In short, your partition lawsuit should name as defendants all co-owners and anyone who claims an interest in the property, such as mortgage or lien holders. The lawsuit must be served on all parties in accordance with state law.

Step 4: Determine whether property division is possible.

If dealing with rural property, land, or acreage, the Court may prefer to literally divide up the property itself and give each co-owner a piece. This process, called “division in-kind” can only happen for land and acreage. In the partition lawsuit, the judge typically determines whether to divide the property itself, or forcibly sell the property and divide the proceeds.

Step 5: Get an appraisal.

The partition process requires an appraisal. Real estate professionals typically must be appointed and approved by the judge. The professionals or appraisers value the property and file a report in the court record. The appraised value is generally used if any of the co-owners exercise the right to buy out the other owners. And in many states, the property cannot sell at auction for less than 2/3rds of the appraised value.

Step 6: Sell the property.

If the Court approves the partition action, you must coordinate a forced auction through the sheriff’s office (or the local equivalent). The sheriff accepts bids from the public and deeds the property to the new owner. Ensure that you adequately market the property prior to the auction.
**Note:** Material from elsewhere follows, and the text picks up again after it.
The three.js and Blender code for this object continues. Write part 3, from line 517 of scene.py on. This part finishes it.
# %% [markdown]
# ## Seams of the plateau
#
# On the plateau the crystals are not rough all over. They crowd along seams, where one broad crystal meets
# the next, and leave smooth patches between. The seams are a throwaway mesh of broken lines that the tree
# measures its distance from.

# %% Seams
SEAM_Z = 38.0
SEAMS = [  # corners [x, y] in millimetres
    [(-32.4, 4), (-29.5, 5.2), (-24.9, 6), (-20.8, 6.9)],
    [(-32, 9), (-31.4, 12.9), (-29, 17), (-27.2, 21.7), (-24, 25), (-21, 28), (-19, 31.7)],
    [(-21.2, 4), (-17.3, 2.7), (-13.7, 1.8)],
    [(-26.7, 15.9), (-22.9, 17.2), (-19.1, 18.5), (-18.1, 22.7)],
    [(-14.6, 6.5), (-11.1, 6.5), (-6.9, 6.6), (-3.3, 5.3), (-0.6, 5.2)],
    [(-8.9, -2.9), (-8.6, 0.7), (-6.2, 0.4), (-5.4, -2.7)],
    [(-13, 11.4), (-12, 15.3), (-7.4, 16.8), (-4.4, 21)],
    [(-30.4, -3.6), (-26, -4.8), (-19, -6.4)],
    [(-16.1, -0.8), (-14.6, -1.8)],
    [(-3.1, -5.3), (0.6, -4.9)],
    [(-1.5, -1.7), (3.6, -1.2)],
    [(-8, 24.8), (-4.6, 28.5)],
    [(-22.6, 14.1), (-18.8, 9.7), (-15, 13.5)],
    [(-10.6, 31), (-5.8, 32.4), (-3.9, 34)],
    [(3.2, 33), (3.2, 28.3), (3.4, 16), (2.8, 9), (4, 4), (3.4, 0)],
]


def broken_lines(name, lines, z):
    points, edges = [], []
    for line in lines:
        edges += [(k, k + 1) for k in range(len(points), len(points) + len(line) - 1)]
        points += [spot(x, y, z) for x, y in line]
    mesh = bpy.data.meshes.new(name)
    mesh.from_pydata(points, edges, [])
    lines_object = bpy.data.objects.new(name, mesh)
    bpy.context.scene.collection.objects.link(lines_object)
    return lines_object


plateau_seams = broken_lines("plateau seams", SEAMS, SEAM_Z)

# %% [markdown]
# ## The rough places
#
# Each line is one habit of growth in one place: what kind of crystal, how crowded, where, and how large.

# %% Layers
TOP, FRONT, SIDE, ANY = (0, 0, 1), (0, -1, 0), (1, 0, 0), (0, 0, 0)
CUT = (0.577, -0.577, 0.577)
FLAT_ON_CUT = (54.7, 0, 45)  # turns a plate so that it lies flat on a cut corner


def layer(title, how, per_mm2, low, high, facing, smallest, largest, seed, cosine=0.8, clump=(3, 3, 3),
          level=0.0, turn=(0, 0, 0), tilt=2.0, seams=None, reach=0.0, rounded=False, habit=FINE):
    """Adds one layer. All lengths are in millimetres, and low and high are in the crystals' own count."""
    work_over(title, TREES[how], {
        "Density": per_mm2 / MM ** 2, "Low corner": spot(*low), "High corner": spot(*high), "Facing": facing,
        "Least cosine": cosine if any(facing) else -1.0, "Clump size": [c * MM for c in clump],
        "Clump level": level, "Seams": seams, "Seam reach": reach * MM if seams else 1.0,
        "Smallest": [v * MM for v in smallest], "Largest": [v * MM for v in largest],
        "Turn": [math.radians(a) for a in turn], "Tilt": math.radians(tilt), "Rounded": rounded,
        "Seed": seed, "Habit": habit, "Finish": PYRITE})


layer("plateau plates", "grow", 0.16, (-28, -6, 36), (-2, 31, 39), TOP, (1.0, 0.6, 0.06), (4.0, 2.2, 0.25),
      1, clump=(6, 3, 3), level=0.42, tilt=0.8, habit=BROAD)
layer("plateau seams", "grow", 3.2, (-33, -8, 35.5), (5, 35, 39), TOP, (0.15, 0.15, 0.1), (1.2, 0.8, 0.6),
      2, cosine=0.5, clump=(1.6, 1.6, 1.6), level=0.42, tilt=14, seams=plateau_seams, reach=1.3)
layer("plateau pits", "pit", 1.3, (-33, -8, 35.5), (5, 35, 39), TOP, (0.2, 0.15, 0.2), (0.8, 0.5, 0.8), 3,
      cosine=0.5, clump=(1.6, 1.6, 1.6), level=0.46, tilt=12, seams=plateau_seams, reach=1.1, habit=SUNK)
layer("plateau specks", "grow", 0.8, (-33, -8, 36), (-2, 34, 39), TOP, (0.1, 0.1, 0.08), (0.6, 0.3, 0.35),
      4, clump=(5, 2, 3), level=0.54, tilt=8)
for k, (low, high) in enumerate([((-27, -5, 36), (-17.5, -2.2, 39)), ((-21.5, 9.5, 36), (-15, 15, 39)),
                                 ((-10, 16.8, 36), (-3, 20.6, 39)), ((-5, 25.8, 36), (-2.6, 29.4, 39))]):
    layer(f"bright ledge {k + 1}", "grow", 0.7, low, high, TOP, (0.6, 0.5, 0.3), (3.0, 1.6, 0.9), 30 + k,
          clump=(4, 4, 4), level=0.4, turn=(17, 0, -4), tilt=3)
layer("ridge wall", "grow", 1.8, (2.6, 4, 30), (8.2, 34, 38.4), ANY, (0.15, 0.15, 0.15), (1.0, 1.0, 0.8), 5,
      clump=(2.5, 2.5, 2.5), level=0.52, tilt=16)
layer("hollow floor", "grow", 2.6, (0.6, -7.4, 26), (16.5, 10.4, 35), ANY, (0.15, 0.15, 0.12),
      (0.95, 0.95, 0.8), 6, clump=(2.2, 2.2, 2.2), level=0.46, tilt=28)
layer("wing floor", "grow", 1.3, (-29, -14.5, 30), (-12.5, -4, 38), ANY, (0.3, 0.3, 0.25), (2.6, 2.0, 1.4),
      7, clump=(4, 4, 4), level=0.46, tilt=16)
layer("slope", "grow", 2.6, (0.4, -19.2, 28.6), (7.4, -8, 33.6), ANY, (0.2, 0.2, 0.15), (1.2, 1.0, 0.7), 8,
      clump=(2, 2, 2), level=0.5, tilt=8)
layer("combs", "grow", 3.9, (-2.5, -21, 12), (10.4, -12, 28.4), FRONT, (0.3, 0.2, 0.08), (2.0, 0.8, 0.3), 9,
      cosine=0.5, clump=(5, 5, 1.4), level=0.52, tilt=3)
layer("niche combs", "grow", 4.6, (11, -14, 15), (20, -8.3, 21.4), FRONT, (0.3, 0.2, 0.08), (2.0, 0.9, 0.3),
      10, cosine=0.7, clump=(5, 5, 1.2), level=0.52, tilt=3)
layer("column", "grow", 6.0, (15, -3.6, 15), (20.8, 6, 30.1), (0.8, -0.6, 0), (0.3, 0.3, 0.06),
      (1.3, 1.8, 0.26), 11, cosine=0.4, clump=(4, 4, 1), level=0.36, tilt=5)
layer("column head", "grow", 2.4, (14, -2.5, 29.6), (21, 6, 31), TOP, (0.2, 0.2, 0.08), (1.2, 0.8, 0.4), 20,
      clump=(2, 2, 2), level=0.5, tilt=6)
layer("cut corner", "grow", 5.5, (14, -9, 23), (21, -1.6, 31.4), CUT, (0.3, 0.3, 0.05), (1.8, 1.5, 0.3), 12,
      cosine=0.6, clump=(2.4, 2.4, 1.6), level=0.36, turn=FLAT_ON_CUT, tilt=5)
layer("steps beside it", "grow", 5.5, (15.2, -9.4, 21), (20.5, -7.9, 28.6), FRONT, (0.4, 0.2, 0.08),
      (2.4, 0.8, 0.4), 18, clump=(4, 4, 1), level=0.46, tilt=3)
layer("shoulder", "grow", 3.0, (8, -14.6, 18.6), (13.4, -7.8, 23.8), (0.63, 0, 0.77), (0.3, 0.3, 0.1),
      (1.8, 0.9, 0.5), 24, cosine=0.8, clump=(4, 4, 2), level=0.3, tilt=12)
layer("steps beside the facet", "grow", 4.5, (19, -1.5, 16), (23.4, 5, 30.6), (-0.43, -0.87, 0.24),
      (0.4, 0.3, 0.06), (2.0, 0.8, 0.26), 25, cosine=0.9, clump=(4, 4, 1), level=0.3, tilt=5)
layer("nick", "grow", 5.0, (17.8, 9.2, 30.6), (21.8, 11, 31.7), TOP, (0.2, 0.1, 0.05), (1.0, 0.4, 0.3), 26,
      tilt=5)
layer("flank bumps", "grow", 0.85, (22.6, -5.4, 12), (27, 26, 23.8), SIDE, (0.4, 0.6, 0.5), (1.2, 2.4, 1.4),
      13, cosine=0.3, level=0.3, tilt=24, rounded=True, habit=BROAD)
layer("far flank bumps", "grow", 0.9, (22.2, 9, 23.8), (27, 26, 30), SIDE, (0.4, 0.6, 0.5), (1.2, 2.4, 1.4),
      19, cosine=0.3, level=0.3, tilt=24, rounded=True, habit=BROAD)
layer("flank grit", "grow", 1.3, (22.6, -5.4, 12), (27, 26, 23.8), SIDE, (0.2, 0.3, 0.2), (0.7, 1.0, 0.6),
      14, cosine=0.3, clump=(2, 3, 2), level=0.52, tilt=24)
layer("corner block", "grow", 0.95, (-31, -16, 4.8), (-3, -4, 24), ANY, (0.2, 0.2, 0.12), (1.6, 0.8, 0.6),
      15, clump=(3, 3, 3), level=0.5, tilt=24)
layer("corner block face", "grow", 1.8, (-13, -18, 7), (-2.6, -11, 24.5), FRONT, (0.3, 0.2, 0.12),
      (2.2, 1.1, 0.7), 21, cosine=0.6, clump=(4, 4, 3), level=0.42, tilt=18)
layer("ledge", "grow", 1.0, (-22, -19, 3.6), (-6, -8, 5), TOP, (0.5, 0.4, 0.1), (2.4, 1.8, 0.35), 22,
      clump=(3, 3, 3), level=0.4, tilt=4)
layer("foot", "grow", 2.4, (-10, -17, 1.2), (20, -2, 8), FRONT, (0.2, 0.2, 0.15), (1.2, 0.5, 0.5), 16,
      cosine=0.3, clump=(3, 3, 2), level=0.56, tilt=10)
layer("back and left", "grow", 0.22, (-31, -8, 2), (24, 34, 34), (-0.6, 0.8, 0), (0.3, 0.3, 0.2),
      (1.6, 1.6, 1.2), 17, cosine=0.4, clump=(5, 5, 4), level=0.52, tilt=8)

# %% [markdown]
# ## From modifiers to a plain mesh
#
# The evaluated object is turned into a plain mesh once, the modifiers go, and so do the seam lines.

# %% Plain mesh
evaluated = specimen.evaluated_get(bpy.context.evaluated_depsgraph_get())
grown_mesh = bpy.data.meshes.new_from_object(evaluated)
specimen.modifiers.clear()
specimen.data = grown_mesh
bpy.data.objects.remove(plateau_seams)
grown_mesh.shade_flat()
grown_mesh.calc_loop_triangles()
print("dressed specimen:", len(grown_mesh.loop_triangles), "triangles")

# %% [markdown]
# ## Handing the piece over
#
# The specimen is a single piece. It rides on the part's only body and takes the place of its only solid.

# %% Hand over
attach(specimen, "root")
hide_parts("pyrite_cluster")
The sheriff will not do a good job of marketing the property. Preferably, use a real estate agent who understands the forced sale process. If only a few bidders show up at the auction, you may suffer a decrease in sale price.
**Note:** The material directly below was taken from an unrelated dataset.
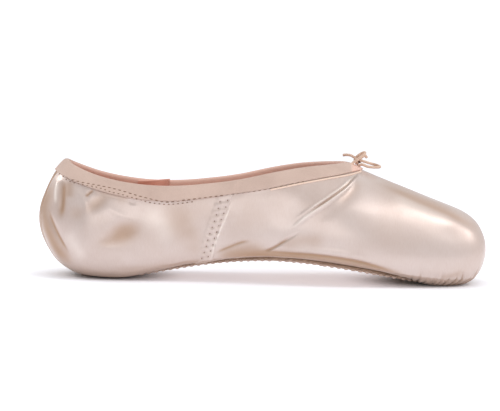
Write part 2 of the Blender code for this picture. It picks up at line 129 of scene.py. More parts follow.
for name, place, aim, width, depth, power in SOFT_BOXES:
    bpy.ops.object.light_add(type="AREA", location=place)
    lamp = bpy.context.object
    lamp.name = name
    lamp.data.shape = "RECTANGLE"
    lamp.data.size = width
    lamp.data.size_y = depth
    lamp.data.energy = power
    lamp.rotation_euler = (Vector(aim) - Vector(place)).to_track_quat("-Z", "Y").to_euler()

room = bpy.data.worlds.new("white_room")
room.use_nodes = True
nodes, links = room.node_tree.nodes, room.node_tree.links
where = nodes.new("ShaderNodeTexCoord")
parts = nodes.new("ShaderNodeSeparateXYZ")
lean = nodes.new("ShaderNodeMath")
lean.operation = "MULTIPLY_ADD"
lean.inputs[1].default_value = ROOM_LEAN
spread = nodes.new("ShaderNodeMapRange")
spread.inputs["From Min"].default_value = -ROOM_LEAN
spread.inputs["From Max"].default_value = 1.0
spread.inputs["To Min"].default_value = ROOM_FRONT
spread.inputs["To Max"].default_value = ROOM_TOP
seen = nodes.new("ShaderNodeLightPath")
blend = nodes.new("ShaderNodeMix")
blend.inputs["B"].default_value = BACKGROUND
links.new(where.outputs["Generated"], parts.inputs[0])
links.new(parts.outputs["Y"], lean.inputs[0])
links.new(parts.outputs["Z"], lean.inputs[2])
links.new(lean.outputs[0], spread.inputs["Value"])
links.new(seen.outputs["Is Camera Ray"], blend.inputs["Factor"])
links.new(spread.outputs["Result"], blend.inputs["A"])
links.new(blend.outputs[0], nodes["Background"].inputs["Strength"])
nodes["Background"].inputs["Color"].default_value = (1, 1, 1, 1)
bpy.context.scene.world = room
bpy.context.scene.view_settings.view_transform = "Standard"

# Satin vamp and quarters
# One peach-pink satin, cut as a vamp over the box and two quarters round the heel. It is pulled over
# the last wet with paste, turned under and pleated at the toe, so the box is tight and the rest slack.
SATIN_LEVELS = 3
SATIN_LIGHT = (0.67, 0.56, 0.515)
SATIN_DEEP = (0.60, 0.475, 0.42)
# The brown of the satin's painted shade
SATIN_PAINTED_SHADE = (0.40, 0.235, 0.135)
# The near-white of the satin's painted highlights
SATIN_PAINTED_HIGHLIGHT = (0.92, 0.82, 0.75)
THREAD_SHARE = 0.35
TONE_RANGE = (0.48, 0.88)
CORE_END = 0.085
CORE_HEIGHT = 0.022
SEAM_MARGIN = 0.0012
LAP_BLEND = (0.0035, 0.0115)
# The side seam's edge in the side view, as height and place, from under the sole to the collar
SEAM_HEIGHTS = (0.0100, 0.0109, 0.0128, 0.0157, 0.0232, 0.0285, 0.0339, 0.0390, 0.0425, 0.0460, 0.0526)
SEAM_PLACES = (-0.0306, -0.0278, -0.0247, -0.0239, -0.0232, -0.0217, -0.0197, -0.0177, -0.0162,
               -0.0147, -0.0119)

# Creases listed in millimetres in the side view: kind, half width, height, share of the line
# over which each end fades, share of it that the far side repeats, and the line itself
CREASES = (
    ("ridge", 0.95, 1.15, 0.04, 0.35, 0.6,
     ((51.4, 57.2), (48.6, 55.6), (42.5, 49.6), (34.7, 44.0), (28.1, 39.6), (21.6, 35.1),
      (17.3, 31.4), (12.9, 28.4))),
    ("ridge", 0.75, 0.80, 0.05, 0.40, 0.6,
     ((50.0, 57.6), (45.9, 55.0), (39.6, 49.9), (32.6, 45.2), (26.0, 41.0), (20.0, 36.8), (15.0, 33.0))),
    ("trough", 0.45, 0.75, 0.05, 0.30, 0.6,
     ((50.4, 57.2), (46.4, 54.6), (40.4, 49.4), (33.2, 44.4), (27.0, 40.3), (22.0, 36.6))),
    ("trough", 2.4, 0.40, 0.15, 0.50, 0.6,
     ((50.5, 52.5), (45.0, 47.0), (38.0, 41.0), (30.0, 35.9), (22.0, 30.4))),
    ("trough", 0.75, 0.85, 0.55, 0.10, 0.7,
     ((22.0, 29.6), (18.0, 27.2), (15.2, 25.5), (10.3, 22.4), (7.1, 20.2), (3.3, 18.1), (1.0, 17.4))),
    ("trough", 1.0, 0.80, 0.45, 0.30, 0.9,
     ((-8.6, 16.4), (-2.0, 17.4), (4.0, 17.4), (9.7, 17.1), (16.0, 16.8), (26.9, 16.3), (37.8, 15.4),
      (49.4, 13.6), (60.0, 10.9), (67.1, 8.9), (74.0, 6.8))),
    ("ridge", 1.6, 0.40, 0.30, 0.30, 0.9,
     ((4.0, 20.4), (16.0, 19.4), (26.9, 18.9), (37.8, 18.2), (49.4, 16.6), (60.0, 13.9))),
    ("trough", 1.1, 0.55, 0.25, 0.40, 0.5,
     ((-24.2, 15.6), (-18.3, 18.4), (-12.8, 20.9), (-8.4, 22.4), (-4.0, 22.8))),
    ("trough", 1.5, 0.34, 0.25, 0.15, 0.8,
     ((62.0, 51.2), (68.0, 48.9), (75.5, 45.7), (86.4, 41.3), (94.7, 38.1), (103.0, 34.2),
      (109.5, 30.5), (112.5, 26.5))),
    ("ridge", 3.4, 0.30, 0.25, 0.20, 0.8,
     ((60.0, 47.6), (70.0, 43.6), (84.0, 37.6), (94.7, 33.0), (104.0, 28.4))),
    ("ridge", 1.0, 0.60, 0.25, 0.60, 0.8,
     ((-106.1, 50.8), (-106.6, 47.4), (-106.9, 43.5), (-106.5, 38.0))),
    ("trough", 1.5, 1.15, 0.25, 0.45, 0.8,
     ((-103.6, 51.3), (-103.3, 47.0), (-103.2, 41.0), (-103.4, 35.0), (-104.0, 30.0))),
    ("trough", 1.5, 0.85, 0.25, 0.25, 0.9,
     ((-110.6, 35.5), (-109.4, 31.0), (-107.6, 27.0), (-105.4, 22.8), (-102.4, 17.6), (-99.5, 12.6),
      (-97.0, 8.6))),
    ("trough", 1.0, 0.60, 0.35, 0.35, 0.3, ((-91.2, 42.6), (-89.0, 44.9), (-86.6, 46.9))),
    ("trough", 1.3, 0.40, 0.40, 0.40, 0.5, ((-68.0, 42.6), (-66.5, 40.7), (-66.0, 38.8))),
    ("ridge", 1.8, 0.45, 0.40, 0.40, 0.5, ((-97.0, 47.5), (-92.5, 42.5), (-90.0, 38.0), (-92.0, 32.5))),
    ("ridge", 1.8, 0.22, 0.40, 0.40, 0.5, ((-86.0, 45.0), (-80.5, 42.6), (-77.5, 37.0), (-70.0, 33.0),
                                           (-60.0, 30.0))),
)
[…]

Step 7: Divide the proceeds.

As a general rule, the sale proceeds are split according to ownership interests. If you own 10% of the property, you get 10% of the proceeds after deduction of fees and costs. Attorneys typically get paid from the proceeds as a cost of the action. However, the profit splits may change if one of the co-owners calls for an “accounting.” To put it simply, an accounting occurs when the Court evaluates the “burdens and benefits” of ownership, as discussed above. The Court “takes into account” each party’s level of investment and benefit, and if necessary, the Court adjusts profit splits to achieve a fair outcome. This adjustment process may not happen unless someone calls for an accounting.

How does the money get split?

Normally, the Court divides up the money in proportion to ownership interests. If you own 75% of record title, then you get 75% of sale proceeds. Attorney fees, realtor costs, and Court costs may reduced your share of profits.

But what if that’s not fair?

What if one owner pays the mortgage, taxes, and all expenses?

What if one owner invested lots of money in the property?

Certain factors can change the amount of money each owner receives from the sale, regardless of record title ownership. The profit splits can change based on “fairness” factors. Even if each person owns half of record title, one person might receive more than half of the money due to unequal sharing of property burdens or property benefits.

The process for adjusting money splits is often called an “accounting.” Each party can call for an accounting during the partition lawsuit. As part of the accounting, the Court “takes into account” each party’s level of investment in the property. How much did each party benefit from the property? How much did they spend? Crunch the numbers and determine the most equitable division of profits.

Before calling for an accounting, keep in mind that an accounting costs money. Fighting over numbers costs lots of attorney fees. The attorneys probably get paid from the sale proceeds. So, if you spend several thousand in attorney fees to get an extra 10% of the profits, your extra profit might get eaten up by your extra attorney fees. Don’t call for an accounting unless the accounting significantly increases your share of profits.

Can Siblings Force the Sale of Inherited Property?

Yes, siblings (or other co-owners) can force the sale of inherited property via a partition action or lawsuit. If you are dealing with this situation, you should understand the legal rules and pitfalls surrounding forced sales and partition actions. This article provides a thorough overview.

Are there any special rules for forced sales involving siblings or inherited property? Generally, the same rules apply to jointly owned inheritance property as to any jointly owned property. So, the bulk of this article should apply to a sibling situation. That said, family dynamics and family history can play crucial role with respect to negotiation and division of proceeds.

During the negotiation phase before a lawsuit has been filed, it is critical to account for the emotions of all co-owners. Do not expect rational emotions or logical decisions in the wake of a loved one’s death. When approaching co-owners with a solution, start with their emotions, motivations, and desires, and work from there.

If you have to compromise beyond what is "fair" to achieve a solution, then by all means, do it. When it comes to family matters, an imperfect but voluntary solution is almost always better than a lawsuit.

But, if a lawsuit becomes unavoidable, remember that the family history can play a role in how the court doles out money from the forced sale of a jointly owned property. Within families, money, services, and property often change hands without adequate documentation. When it comes time to divide the money, the unwritten details may surface and impact the court’s decision about what is fair.

Can Divorced Spouses Force a Sale?

Yes, a divorce spouse can generally force a sale via partition if necessary. When the romantic relationship dies, the co-ownership relationship likely dies along with it. One party moves out, and the remaining party assumes control of the property and full responsibility for the mortgage. But what if they stop paying the mortgage? Maybe the occupant agreed to pay the mortgage, but the party who moved out is still equally responsible for the loan. So, if the occupant stops paying, the absent party will take a credit hit. If the occupant refuses to sell voluntarily, the only option may be a forced sale.

Keep in mind that married couples may be prevented from forcing a sale due to state laws on marital property, community property, and family law.

How will you resolve your joint ownership issue?

That said, some partition actions can become quite complex, so representing yourself is not advisable in every circumstance. Even if you don’t represent yourself in court, you should always attempt to negotiate directly with your co-owners before hiring a lawyer. If you can reach a voluntary solution, you may be able to avoid unnecessary conflict and legal fees.